Add per-point timestamps for KISS-ICP deskewing. The RELLIS-3D .bin files don’t include per-point timestamps, so KISS-ICP skips motion compensation (deskewing). On a vehicle bouncing on off-road terrain at 5 m/s, the Ouster OS1 travels ~0.5m during a single 100ms scan rotation. Without deskewing, trees appear slightly smeared. KISS-ICP supports deskewing via per-point timestamps [1] — extracting these from the raw rosbag PointCloud2 messages (which do have per-point timing) would improve registration quality, particularly on the rougher trail sections.

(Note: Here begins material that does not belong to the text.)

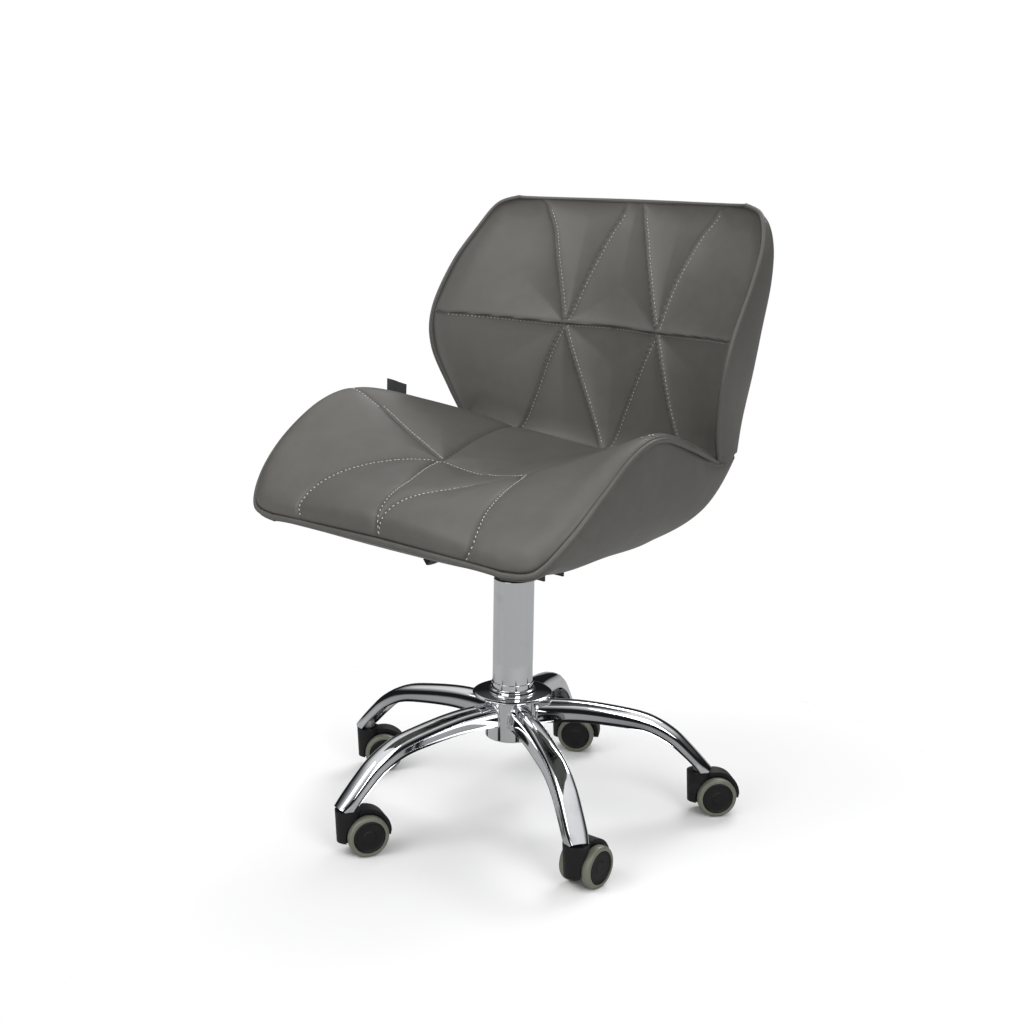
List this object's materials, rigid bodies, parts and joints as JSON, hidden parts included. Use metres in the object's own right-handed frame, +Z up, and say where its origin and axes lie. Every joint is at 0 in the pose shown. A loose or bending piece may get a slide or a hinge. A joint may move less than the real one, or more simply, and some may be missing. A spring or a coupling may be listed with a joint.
{
  "type": "swivel chair",
  "caption": "Low-back swivel chair: padded bucket seat and wrap-around back on a gas-lift column, a star base of arched channel legs and twin-wheel casters.",
  "frame": {"origin": "on the floor, on the axis of the column", "axes": "+Z up along the column, -Y the way the sitter faces, +X the sitter's left"},
  "size_m": [0.5238, 0.5051, 0.7607],
  "materials": {
    "chromed_steel": "polished",
    "plain_steel": "zinc plated",
    "cylinder_paint": "satin",
    "black_paint": "satin",
    "black_plastic": "fine grained",
    "tyre_grey": "smooth",
    "buffer_rubber": "matte",
    "plywood": "raw",
    "grey_leather": "smooth grained",
    "welt_leather": "smooth grained"
  },
  "bodies": {
    "base": {"base_hub": "chromed_steel", "base_plate": "chromed_steel", "leg_1": "chromed_steel", "leg_2": "chromed_steel", "leg_3": "chromed_steel", "leg_4": "chromed_steel", "leg_5": "chromed_steel", "caster_sockets": "plain_steel", "column_tube": "chromed_steel", "column_bush": "black_plastic"},
    "rod": {"piston_rod": "chromed_steel", "thrust_bearing": "plain_steel", "rod_clip": "plain_steel", "rubber_buffer": "buffer_rubber"},
    "seat": {"gas_cylinder": "cylinder_paint", "seat_plate": "black_paint", "plate_bolts": "plain_steel", "tee_nuts": "plain_steel", "seat_ply": "plywood", "back_ply": "plywood", "back_irons": "plain_steel", "seat_cushion": "grey_leather", "back_cushion": "grey_leather", "seat_cover": "grey_leather", "back_cover": "grey_leather", "seat_welt": "welt_leather", "back_welt": "welt_leather"},
    "valve": {"valve_pin": "chromed_steel"},
    "lever": {"lever_rod": "plain_steel", "lever_grip": "black_plastic"},
    "fork_1": {"caster_1_hood": "black_plastic", "caster_1_pins": "plain_steel"},
    "wheel_1_left": {"caster_1_core_left": "black_plastic", "caster_1_tyre_left": "tyre_grey"},
    "wheel_1_right": {"caster_1_core_right": "black_plastic", "caster_1_tyre_right": "tyre_grey"},
    "fork_2": {"caster_2_hood": "black_plastic", "caster_2_pins": "plain_steel"},
    "wheel_2_left": {"caster_2_core_left": "black_plastic", "caster_2_tyre_left": "tyre_grey"},
    "wheel_2_right": {"caster_2_core_right": "black_plastic", "caster_2_tyre_right": "tyre_grey"},
    "fork_3": {"caster_3_hood": "black_plastic", "caster_3_pins": "plain_steel"},
    "wheel_3_left": {"caster_3_core_left": "black_plastic", "caster_3_tyre_left": "tyre_grey"},
    "wheel_3_right": {"caster_3_core_right": "black_plastic", "caster_3_tyre_right": "tyre_grey"},
    "fork_4": {"caster_4_hood": "black_plastic", "caster_4_pins": "plain_steel"},
    "wheel_4_left": {"caster_4_core_left": "black_plastic", "caster_4_tyre_left": "tyre_grey"},
    "wheel_4_right": {"caster_4_core_right": "black_plastic", "caster_4_tyre_right": "tyre_grey"},
    "fork_5": {"caster_5_hood": "black_plastic", "caster_5_pins": "plain_steel"},
    "wheel_5_left": {"caster_5_core_left": "black_plastic", "caster_5_tyre_left": "tyre_grey"},
    "wheel_5_right": {"caster_5_core_right": "black_plastic", "caster_5_tyre_right": "tyre_grey"}
  },
  "joints": [
    {"name": "seat_swivel", "type": "hinge", "parent": "base", "child": "rod", "pos_m": [0, 0, 0.2], "axis": [0, 0, 1], "continuous": true},
    {"name": "seat_lift", "type": "slide", "parent": "rod", "child": "seat", "axis": [0, 0, 1], "range_m": [0, 0.12]},
    {"name": "valve_press", "type": "slide", "parent": "seat", "child": "valve", "axis": [0, 0, 1], "range_m": [-0.0029, 0]},
    {"name": "lift_lever", "type": "hinge", "parent": "seat", "child": "lever", "pos_m": [-0.03, 0, 0.33605], "axis": [0, 1, 0], "range_deg": [0, 5], "stiffness_Nm_per_rad": 2},
    {"name": "caster_1_swivel", "type": "hinge", "parent": "base", "child": "fork_1", "pos_m": [0.17333, 0.16163, 0.06], "axis": [0, 0, 1], "continuous": true},
    {"name": "wheel_1_left_spin", "type": "hinge", "parent": "fork_1", "child": "wheel_1_left", "pos_m": [0.18564, 0.17739, 0.025], "axis": [-0.788, 0.6157, 0], "continuous": true},
    {"name": "wheel_1_right_spin", "type": "hinge", "parent": "fork_1", "child": "wheel_1_right", "pos_m": [0.18564, 0.17739, 0.025], "axis": [-0.788, 0.6157, 0], "continuous": true},
    {"name": "caster_2_swivel", "type": "hinge", "parent": "base", "child": "fork_2", "pos_m": [-0.10016, 0.21479, 0.06], "axis": [0, 0, 1], "continuous": true},
    {"name": "wheel_2_left_spin", "type": "hinge", "parent": "fork_2", "child": "wheel_2_left", "pos_m": [-0.08339, 0.22569, 0.025], "axis": [-0.5446, 0.8387, 0], "continuous": true},
    {"name": "wheel_2_right_spin", "type": "hinge", "parent": "fork_2", "child": "wheel_2_right", "pos_m": [-0.08339, 0.22569, 0.025], "axis": [-0.5446, 0.8387, 0], "continuous": true},
    {"name": "caster_3_swivel", "type": "hinge", "parent": "base", "child": "fork_3", "pos_m": [-0.23523, -0.02888, 0.06], "axis": [0, 0, 1], "continuous": true},
    {"name": "wheel_3_left_spin", "type": "hinge", "parent": "fork_3", "child": "wheel_3_left", "pos_m": [-0.22238, -0.01356, 0.025], "axis": [-0.766, 0.6428, 0], "continuous": true},
    {"name": "wheel_3_right_spin", "type": "hinge", "parent": "fork_3", "child": "wheel_3_right", "pos_m": [-0.22238, -0.01356, 0.025], "axis": [-0.766, 0.6428, 0], "continuous": true},
    {"name": "caster_4_swivel", "type": "hinge", "parent": "base", "child": "fork_4", "pos_m": [-0.04522, -0.23265, 0.06], "axis": [0, 0, 1], "continuous": true},
    {"name": "wheel_4_left_spin", "type": "hinge", "parent": "fork_4", "child": "wheel_4_left", "pos_m": [-0.03709, -0.21437, 0.025], "axis": [-0.9135, 0.4067, 0], "continuous": true},
    {"name": "wheel_4_right_spin", "type": "hinge", "parent": "fork_4", "child": "wheel_4_right", "pos_m": [-0.03709, -0.21437, 0.025], "axis": [-0.9135, 0.4067, 0], "continuous": true},
    {"name": "caster_5_swivel", "type": "hinge", "parent": "base", "child": "fork_5", "pos_m": [0.20728, -0.1149, 0.06], "axis": [0, 0, 1], "continuous": true},
    {"name": "wheel_5_left_spin", "type": "hinge", "parent": "fork_5", "child": "wheel_5_left", "pos_m": [0.20624, -0.09493, 0.025], "axis": [-0.9986, -0.0523, 0], "continuous": true},
    {"name": "wheel_5_right_spin", "type": "hinge", "parent": "fork_5", "child": "wheel_5_right", "pos_m": [0.20624, -0.09493, 0.025], "axis": [-0.9986, -0.0523, 0], "continuous": true}
  ],
  "couplings": [
    {"joint": "valve_press", "follows": "lift_lever", "m_per_rad": -0.0315}
  ]
}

Interpolate between GPS/IMU readings instead of nearest-neighbor. The current implementation picks the closest GPS reading to each LiDAR timestamp. At 150 Hz GPS and 10 Hz LiDAR, the worst-case mismatch is ~3.3ms — small enough in practice. But linear interpolation between the two nearest GPS readings would produce smoother trajectories and eliminate the ~17cm frame-to-frame jitter visible in the RPE plot, some of which is association noise rather than true GPS error.

What Comes Next

The failure modes documented here motivate P2-M2: a custom LiDAR-Inertial SLAM system. By adding IMU pre-integration (smooths motion between frames), GPS factors (anchors absolute position in open areas), Scan Context loop closure detection (catches revisits), and g2o pose graph optimization (corrects drift globally), we aim to close the gap between raw ICP and full SLAM — and benchmark against the Cartographer result shown here.

References

[1] Vizzo et al., “KISS-ICP: In Defense of Point-to-Point ICP,” IEEE RA-L, 2023.

[2] Sturm et al., “A Benchmark for the Evaluation of RGB-D SLAM Systems,” IROS, 2012.

[3] Hess et al., “Real-Time Loop Closure in 2D LiDAR SLAM,” ICRA, 2016.

[4] Umeyama, “Least-Squares Estimation of Transformation Parameters Between Two Point Patterns,” IEEE PAMI, 1991.

[5] Jiang et al., “RELLIS-3D Dataset: Data, Benchmarks and Analysis,” IEEE RA-L, 2021.

15 new Python tests passing. Total: 52 C++ + 15 Python = 67 tests.